Borrowing enough money
to buy a house can be intimidating. Your sales agent
can guide you through the process. Below is a
listing of some of your options when choosing a
lending institution, and deciding on what kind of
loan to obtain. Look over the information, and we
can discuss which ones might be right for you.
A Mortgage
A mortgage is a loan for the cost of the
property. The title is held by the lending
institution until you pay the loan back according to
its terms. The length of time you have to pay it
back, under what circumstances you can repay early,
the interest rates you pay for use of the loaned
money, and other terms, are all spelled out in the
contract for your mortgage. You will be expected to
put some cash money into your purchase, and you may
have to prove to the bank that you have enough other
money to make your payment. Some mortgages are
assumable, meaning the person you sell the house to
can assume your debt, and take over the loan
payments.
Down Payment
The down payment on your home will guarantee the
lender that it will not lose money if you fail to
pay your debt. The lender requires the mortgage to
be less than the value of the house, so that the
loan will be paid back if the house has to be sold.

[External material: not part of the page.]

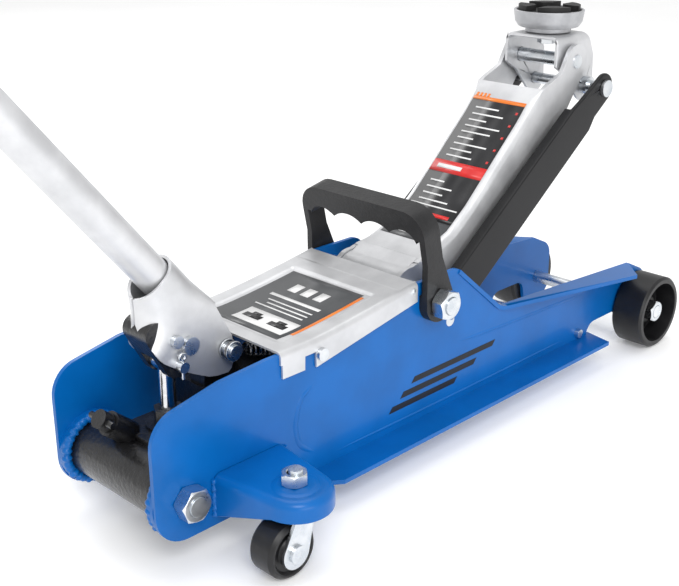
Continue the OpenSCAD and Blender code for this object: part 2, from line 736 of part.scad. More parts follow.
module caster_fork(s) at_origin() color(zinc) on_side(s) translate([0, caster_y, 0]) difference() {
    union() {
        translate([caster_x, 0, 47]) cylinder(r = 16, h = 3);
        translate([caster_x, 0, 49]) cylinder(r = 13, h = 9);
        both_sides() side_slab(fork_y, fork_y + 2.5) {
            strap([caster_axle_x, caster_r], 11.5, [caster_x - 5, 44], 8);
            translate([caster_x - 12, 40]) square([20, 10]);
        }
        translate([caster_x - 12, -fork_y - 1, 47]) cube([20, 2 * fork_y + 2, 3]);
    }
    translate([caster_x, 0, 30]) cylinder(r = 5 + run, h = 40);
    cross_bar([caster_axle_x, caster_r], 4 + run, -30, 30);
}

module caster_fork_right() caster_fork(-1);
module caster_fork_left() caster_fork(1);

module caster_wheel(s) at_origin() color(black) on_side(s) translate([caster_axle_x, caster_y, caster_r])
    rotate([-90, 0, 0]) rotate_extrude() polygon([
        [4 + run, -caster_half_w], [9, -caster_half_w], [11, -caster_half_w + 3], [15, -caster_half_w + 3],
        [17, -caster_half_w], [caster_r - 2.5, -caster_half_w], [caster_r, -caster_half_w + 3],
        [caster_r, caster_half_w - 3], [caster_r - 2.5, caster_half_w], [17, caster_half_w],
        [15, caster_half_w - 3], [11, caster_half_w - 3], [9, caster_half_w], [4 + run, caster_half_w]]);

module caster_wheel_right() caster_wheel(-1);
module caster_wheel_left() caster_wheel(1);

module caster_axle(s) at_origin() color(zinc) on_side(s) translate([0, caster_y, 0]) {
    cross_bar([caster_axle_x, caster_r], 4, -fork_y - 3, fork_y + 3);
    both_sides() cross_bar([caster_axle_x, caster_r], 6.5, fork_y + 2.6, fork_y + 5);
}

module caster_axle_right() caster_axle(-1);
module caster_axle_left() caster_axle(1);

// ---------- carry handle ----------

carry_lean = 12;
carry_top = 79;
finger_top = 62.5;
finger_depth = 6;
finger_r = 24;
carry_depth = 18;
carry_half_w = plate_y + foot_t + clear;
carry_in = plate_y + clear;
finger_pitch = 30;
leg_inset = 2.4;         // past the side flange of the cover
inset_from = 11;
inset_to = 56;

// Front view of the handle: an arch with teeth between the fingers
module carry_outline() {
    difference() {
        polygon(arch(carry_half_w, carry_top, 20, -20));
        polygon(arch(carry_in, finger_top, 14, -30));
    }
    difference() {
        translate([-1.5 * finger_pitch, finger_top - finger_depth]) square([3 * finger_pitch, finger_depth + 1]);
        for (i = [-1.5 : 1.5]) translate([finger_pitch * i, finger_top - finger_r]) circle(finger_r);
    }
}

// Side view: round foot, narrower leg and grip
module carry_side() polygon(concat(arc([0, 0], 16, 165, 375, 24),
    [[carry_depth / 2, 36], [carry_depth / 2, carry_top], [-carry_depth / 2, carry_top], [-carry_depth / 2, 36]]));

module carry_handle() at_origin() color(black) difference() {
    translate([arm_x, 0, arm_z]) rotate([0, -carry_lean, 0]) intersection() {
        rotate([90, 0, 90]) translate([0, 0, -carry_depth]) linear_extrude(2 * carry_depth) carry_outline();
        side_slab(-100, 100) carry_side();
    }
    // the legs stand clear of the cover when folded back
    both_sides() translate([arm_x, carry_in - 1, arm_z]) rotate([0, -carry_lean, 0])
        translate([-50, 0, inset_from]) cube([100, leg_inset + 1, inset_to - inset_from]);
    cross_bar(arm_pivot, 7 + run, -100, 100);
}

// ---------- nodes ----------

side_plate_right();
side_plate_left();
caster_bracket_right();
caster_bracket_left();
front_axle();
front_axle_nuts();
cross_rod();
pump_block();
trunnion_bolts();
trunnion_nuts();
ram_cylinder();
cylinder_cap();
pump_gland();
filler_plug();
fulcrum_pin();
fulcrum_clips();
top_cover();
cover_screws();
arm_shaft();
arm_shaft_nuts();
link_anchor_pins();
caster_bolts();
caster_nuts();
return_spring_right();
return_spring_left();
ram();
ram_head();
spring_pin();
lift_arm();
arm_hub();
crank_pin();
link();
saddle_bracket();
bracket_pin();
link_top_pin();
link_top_clips();
saddle();
saddle_pad();
saddle_bolt();
handle_socket();
pump_lever();
plunger_pin();
plunger_cotter();
socket_bolts();
plunger();
release_valve();
valve_cross_pin();
handle_lower();
handle_upper();
handle_grip();
handle_button();
front_wheel_right();
front_wheel_left();
caster_fork_right();
caster_fork_left();
caster_wheel_right();
caster_wheel_left();
caster_axle_right();
caster_axle_left();
carry_handle();
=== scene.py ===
import json
import math

import bmesh
import bpy
from mathutils import Matrix, Vector


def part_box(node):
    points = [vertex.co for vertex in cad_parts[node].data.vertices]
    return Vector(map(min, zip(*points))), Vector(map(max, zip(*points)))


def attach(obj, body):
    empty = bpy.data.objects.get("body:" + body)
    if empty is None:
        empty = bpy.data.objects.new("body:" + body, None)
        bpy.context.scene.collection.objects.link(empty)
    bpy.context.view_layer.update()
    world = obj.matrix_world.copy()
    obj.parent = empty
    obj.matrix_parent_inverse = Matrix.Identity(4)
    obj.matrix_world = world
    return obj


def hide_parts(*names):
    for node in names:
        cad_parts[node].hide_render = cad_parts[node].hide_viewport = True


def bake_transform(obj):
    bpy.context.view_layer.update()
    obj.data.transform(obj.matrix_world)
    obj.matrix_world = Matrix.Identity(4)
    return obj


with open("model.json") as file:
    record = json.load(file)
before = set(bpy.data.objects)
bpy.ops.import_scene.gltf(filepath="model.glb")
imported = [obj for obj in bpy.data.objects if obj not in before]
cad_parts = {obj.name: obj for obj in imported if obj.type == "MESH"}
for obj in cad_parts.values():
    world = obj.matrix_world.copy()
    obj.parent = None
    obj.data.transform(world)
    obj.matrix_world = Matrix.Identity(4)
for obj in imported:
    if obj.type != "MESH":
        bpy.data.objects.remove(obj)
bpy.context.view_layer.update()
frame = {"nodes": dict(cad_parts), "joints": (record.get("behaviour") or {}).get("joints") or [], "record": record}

# ---------- places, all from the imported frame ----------

MM = 0.001
NODES = frame["nodes"]
JOINTS = {j["name"]: j for j in frame["joints"]}
SLOT_OF = {p["node"]: p["material_slot"] for p in frame["record"]["subparts"]}

PIVOT = Vector(JOINTS["arm_lift"]["pos_m"])
FULCRUM = Vector(JOINTS["handle_pump"]["pos_m"])
BRACKET = Vector(JOINTS["saddle_level"]["pos_m"])
ARM_STATION = 274.0                     # the arm pivot's station in the CAD source
ARM_ANGLE = math.atan2(BRACKET.z - PIVOT.z, BRACKET.x - PIVOT.x)
PLATE_FACE = 58.0                       # outer face of the side plates, from the centre plane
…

The down payment makes up the difference between the
cost of the house, and the loan you can get to
purchase it.
The Conventional
Rate Mortgage
This is a mortgage with an interest rate that stays
the same until the mortgage is paid off. The exact
terms of repayment, and the specific interest rate
available at any given time, is variable. You can
call institutions to find out their interest rates,
or I can do it for you. I can also help you
calculate how much you can expect a bank to loan,
given your personal financial picture.
The Adjustable Rate
Mortgage (ARM)
An ARM is a loan with interest changing at different
periods of time. The rate changes may be
predetermined and fixed, or they may be based on
variable factors, such as the one-year Treasury
Security Index.
The FHA Loan
FHA loans are insured by the Federal Housing
Administration. This makes this a very low risk loan
for the lender. These loans are designed to
encourage lenders to make loans for residential
properties. The terms are also favorable for the
buyer, and are worth consideration.
The VA Loan
These programs offer long-term financing to eligible
veterans or their surviving unmarried spouses, with
little or no down payment required. VA loans are
guaranteed by the Veteran's Administration.